EXERCISE DESCRIPTION: Count every line that includes the string "parts" in the entries that follow. Nothing besides the number is needed.

INFORMATION SUPPLIED:
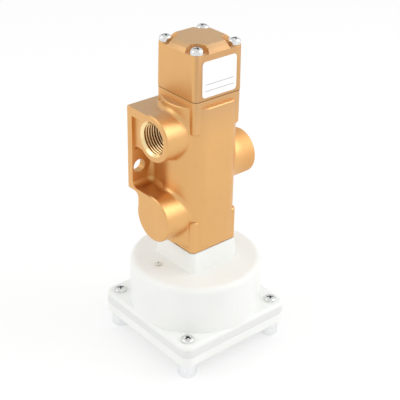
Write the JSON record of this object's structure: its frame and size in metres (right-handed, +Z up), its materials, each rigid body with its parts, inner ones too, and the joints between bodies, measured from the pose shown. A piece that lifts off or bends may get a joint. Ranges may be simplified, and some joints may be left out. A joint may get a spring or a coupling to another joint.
{
  "type": "automatic drain valve",
  "caption": "Diaphragm-operated poppet valve: bronze body with threaded ports and a side mounting plate, on a round pilot housing with a square flange and feet.",
  "frame": {"origin": "where the stem axis meets the plane of the four feet", "axes": "+Z up along the stem axis; -Y the way the inlet looks, +Y the way the outlet looks; -X the way the mounting plate faces; +X the label side"},
  "size_m": [0.0856, 0.0856, 0.2043],
  "materials": {
    "bronze_casting": "shot-blasted bronze casting, satin",
    "pale_casting": "near-white painted die casting",
    "zinc": "bright zinc plate",
    "stainless": "turned stainless steel",
    "turned_brass": "turned brass",
    "spring_steel": "spring wire",
    "black_rubber": "nitrile rubber",
    "gasket_sheet": "dark brown gasket sheet",
    "label_white": "white printed film, bare but for plain ruled lines"
  },
  "bodies": {
    "valve": {"foot_nuts": "zinc", "base_screws": "zinc", "bottom_cover": "pale_casting", "diaphragm": "black_rubber", "diaphragm_housing": "pale_casting", "breather": "turned_brass", "housing_screws": "zinc", "housing_gasket": "gasket_sheet", "valve_body": "bronze_casting", "guide_bush": "turned_brass", "stem_seal": "black_rubber", "seal_retainer": "stainless", "seat_insert": "stainless", "seat_o_ring": "black_rubber", "cap": "bronze_casting", "cap_gasket": "gasket_sheet", "cap_o_ring": "black_rubber", "cap_screws": "zinc", "label_plate": "label_white", "piston_liner": "turned_brass", "return_spring": "spring_steel"},
    "stem_train": {"stem": "stainless", "poppet_washer": "stainless", "poppet_seal": "black_rubber", "poppet": "turned_brass", "balance_piston": "turned_brass", "piston_o_ring": "black_rubber", "piston_nut": "zinc", "upper_diaphragm_plate": "zinc", "lower_diaphragm_plate": "zinc", "diaphragm_nut": "zinc"}
  },
  "joints": [
    {"name": "stem_slide", "type": "slide", "parent": "valve", "child": "stem_train", "axis": [0, 0, 1], "range_m": [0, 0.005], "stiffness_N_per_m": 18000, "deforming": ["return_spring", "diaphragm"]}
  ]
}
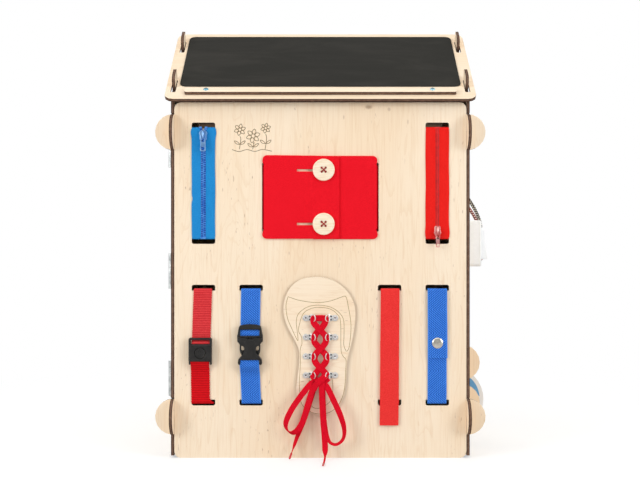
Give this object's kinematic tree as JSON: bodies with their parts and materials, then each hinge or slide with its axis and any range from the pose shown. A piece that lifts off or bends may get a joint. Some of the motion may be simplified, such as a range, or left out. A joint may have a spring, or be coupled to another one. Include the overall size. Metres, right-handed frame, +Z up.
{
  "type": "busy house",
  "caption": "Free-standing plywood activity house for small children, with zippers, buckles, straps, buttoned felt, a lacing shoe, doors, a switch, a turning wheel and a blackboard roof.",
  "frame": {"origin": "on the floor, under the middle of the house's box without the free cords", "axes": "+X to the right seen from the front, +Y to the back, +Z up"},
  "size_m": [0.447, 0.3586, 0.5697],
  "materials": {
    "birch_plywood": "bare birch, laser-cut edges burnt dark brown",
    "blackboard_sheet": "matte black chalk foil",
    "blue_zip_fabric": "woven tape with moulded chain",
    "blue_zip_metal": "pale blue lacquer",
    "red_zip_fabric": "woven tape with moulded chain",
    "red_zip_metal": "pale red lacquer",
    "red_felt": "thick pressed felt",
    "button_wood": "turned wood",
    "red_webbing": "ribbed webbing",
    "blue_webbing": "twill webbing",
    "hook_loop_tape": "fuzzy loop tape",
    "black_plastic": "satin moulded",
    "nickel": "polished nickel",
    "zinc": "zinc plated, satin",
    "red_lace": "flat woven lace",
    "white_plastic": "gloss moulded",
    "white_laminate": "printed laminate on plywood",
    "braided_cord": "patterned braid"
  },
  "bodies": {
    "house": {"front_panel": "birch_plywood", "back_panel": "birch_plywood", "left_wall": "birch_plywood", "right_wall": "birch_plywood", "front_roof": "birch_plywood", "back_roof": "birch_plywood", "blackboard": "blackboard_sheet", "chalk_rail": "birch_plywood", "blue_zip_tape": "blue_zip_fabric", "red_zip_tape": "red_zip_fabric", "felt_top_flap": "red_felt", "felt_under_flap": "red_felt", "felt_button_upper": "button_wood", "felt_button_lower": "button_wood", "ribbed_strap_upper": "red_webbing", "ribbed_strap_lower": "red_webbing", "push_buckle_frame": "black_plastic", "push_buckle_body": "black_plastic", "clip_strap_upper": "blue_webbing", "clip_strap_lower": "blue_webbing", "clip_buckle_plug": "black_plastic", "clip_buckle_body": "black_plastic", "hook_loop_strap_lower": "hook_loop_tape", "stud_strap_lower": "blue_webbing", "shoe_plate": "birch_plywood", "lace_ring_left_1": "zinc", "lace_ring_left_2": "zinc", "lace_ring_left_3": "zinc", "lace_ring_left_4": "zinc", "lace_ring_right_1": "zinc", "lace_ring_right_2": "zinc", "lace_ring_right_3": "zinc", "lace_ring_right_4": "zinc", "lace_crossings": "red_lace", "lace_end_left": "red_lace", "lace_end_right": "red_lace", "upper_hinge_wall_leaf": "zinc", "middle_hinge_wall_leaf": "zinc", "lower_hinge_wall_leaf": "zinc", "switch_box": "white_plastic", "wheel_bracket_front": "birch_plywood", "wheel_bracket_rear": "birch_plywood", "pull_cord": "braided_cord"},
    "blue_slider": {"blue_zip_slider": "blue_zip_metal"},
    "blue_pull": {"blue_zip_pull": "blue_zip_metal"},
    "red_slider": {"red_zip_slider": "red_zip_metal"},
    "red_pull": {"red_zip_pull": "red_zip_metal"},
    "push_button": {"push_buckle_button": "black_plastic"},
    "left_prong": {"clip_prong_left": "black_plastic"},
    "right_prong": {"clip_prong_right": "black_plastic"},
    "hook_loop_flap": {"hook_loop_strap_upper": "hook_loop_tape"},
    "stud_flap": {"stud_strap_upper": "blue_webbing", "stud_cap": "nickel"},
    "upper_leaf": {"upper_door": "birch_plywood", "upper_hinge_door_leaf": "zinc", "middle_hinge_door_leaf": "zinc"},
    "lower_leaf": {"lower_door": "birch_plywood", "lower_hinge_door_leaf": "zinc"},
    "rocker": {"switch_rocker": "white_plastic"},
    "wheel": {"picture_wheel": "white_laminate"}
  },
  "joints": [
    {"name": "blue_zip_slide", "type": "slide", "parent": "house", "child": "blue_slider", "axis": [0, 0, -1], "range_m": [0, 0.122]},
    {"name": "blue_pull_swing", "type": "hinge", "parent": "blue_slider", "child": "blue_pull", "pos_m": [-0.1557, -0.1472, 0.4126], "axis": [-1, 0, 0], "range_deg": [0, 150]},
    {"name": "red_zip_slide", "type": "slide", "parent": "house", "child": "red_slider", "axis": [0, 0, 1], "range_m": [0, 0.122]},
    {"name": "red_pull_swing", "type": "hinge", "parent": "red_slider", "child": "red_pull", "pos_m": [0.1435, -0.1472, 0.2903], "axis": [-1, 0, 0], "range_deg": [0, 150]},
    {"name": "buckle_button_press", "type": "slide", "parent": "house", "child": "push_button", "axis": [0, 1, 0], "range_m": [0, 0.001], "stiffness_N_per_m": 400},
    {"name": "left_prong_squeeze", "type": "hinge", "parent": "house", "child": "left_prong", "pos_m": [-0.1053, -0.1461, 0.1548], "axis": [0, -1, 0], "range_deg": [0, 5], "stiffness_Nm_per_rad": 0.5},
    {"name": "right_prong_squeeze", "type": "hinge", "parent": "house", "child": "right_prong", "pos_m": [-0.0861, -0.1461, 0.1548], "axis": [0, 1, 0], "range_deg": [0, 5], "stiffness_Nm_per_rad": 0.5},
    {"name": "hook_loop_lift", "type": "hinge", "parent": "house", "child": "hook_loop_flap", "pos_m": [0.0825, -0.139, 0.21505], "axis": [-1, 0, 0], "range_deg": [0, 80]},
    {"name": "stud_strap_lift", "type": "hinge", "parent": "house", "child": "stud_flap", "pos_m": [0.1435, -0.139, 0.21505], "axis": [-1, 0, 0], "range_deg": [0, 80]},
    {"name": "upper_door_swing", "type": "hinge", "parent": "house", "child": "upper_leaf", "pos_m": [-0.2002, -0.123, 0.3175], "axis": [0, 0, 1], "range_deg": [0, 100]},
    {"name": "lower_door_swing", "type": "hinge", "parent": "house", "child": "lower_leaf", "pos_m": [-0.2002, -0.123, 0.1], "axis": [0, 0, 1], "range_deg": [0, 100]},
    {"name": "switch_rock", "type": "hinge", "parent": "house", "child": "rocker", "pos_m": [0.2029, -0.049, 0.275], "axis": [0, 1, 0], "range_deg": [0, 12]},
    {"name": "picture_wheel_turn", "type": "hinge", "parent": "house", "child": "wheel", "pos_m": [0.1719, -0.058, 0.0645], "axis": [0, 1, 0], "continuous": true}
  ]
}
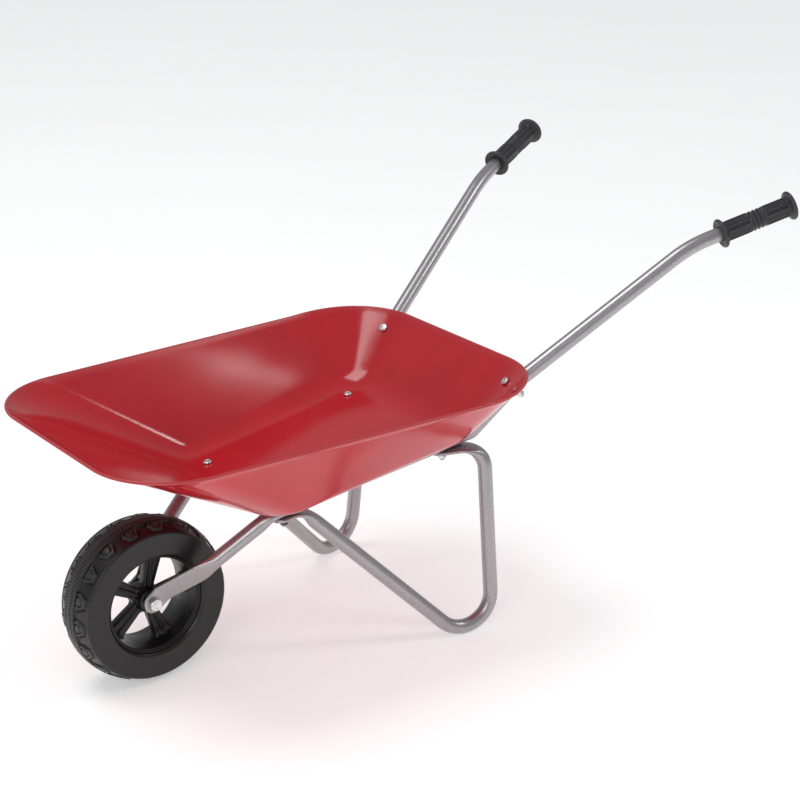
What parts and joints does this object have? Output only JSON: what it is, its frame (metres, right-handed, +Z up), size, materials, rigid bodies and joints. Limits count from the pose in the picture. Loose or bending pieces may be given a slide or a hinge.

TASK OUTPUT: 3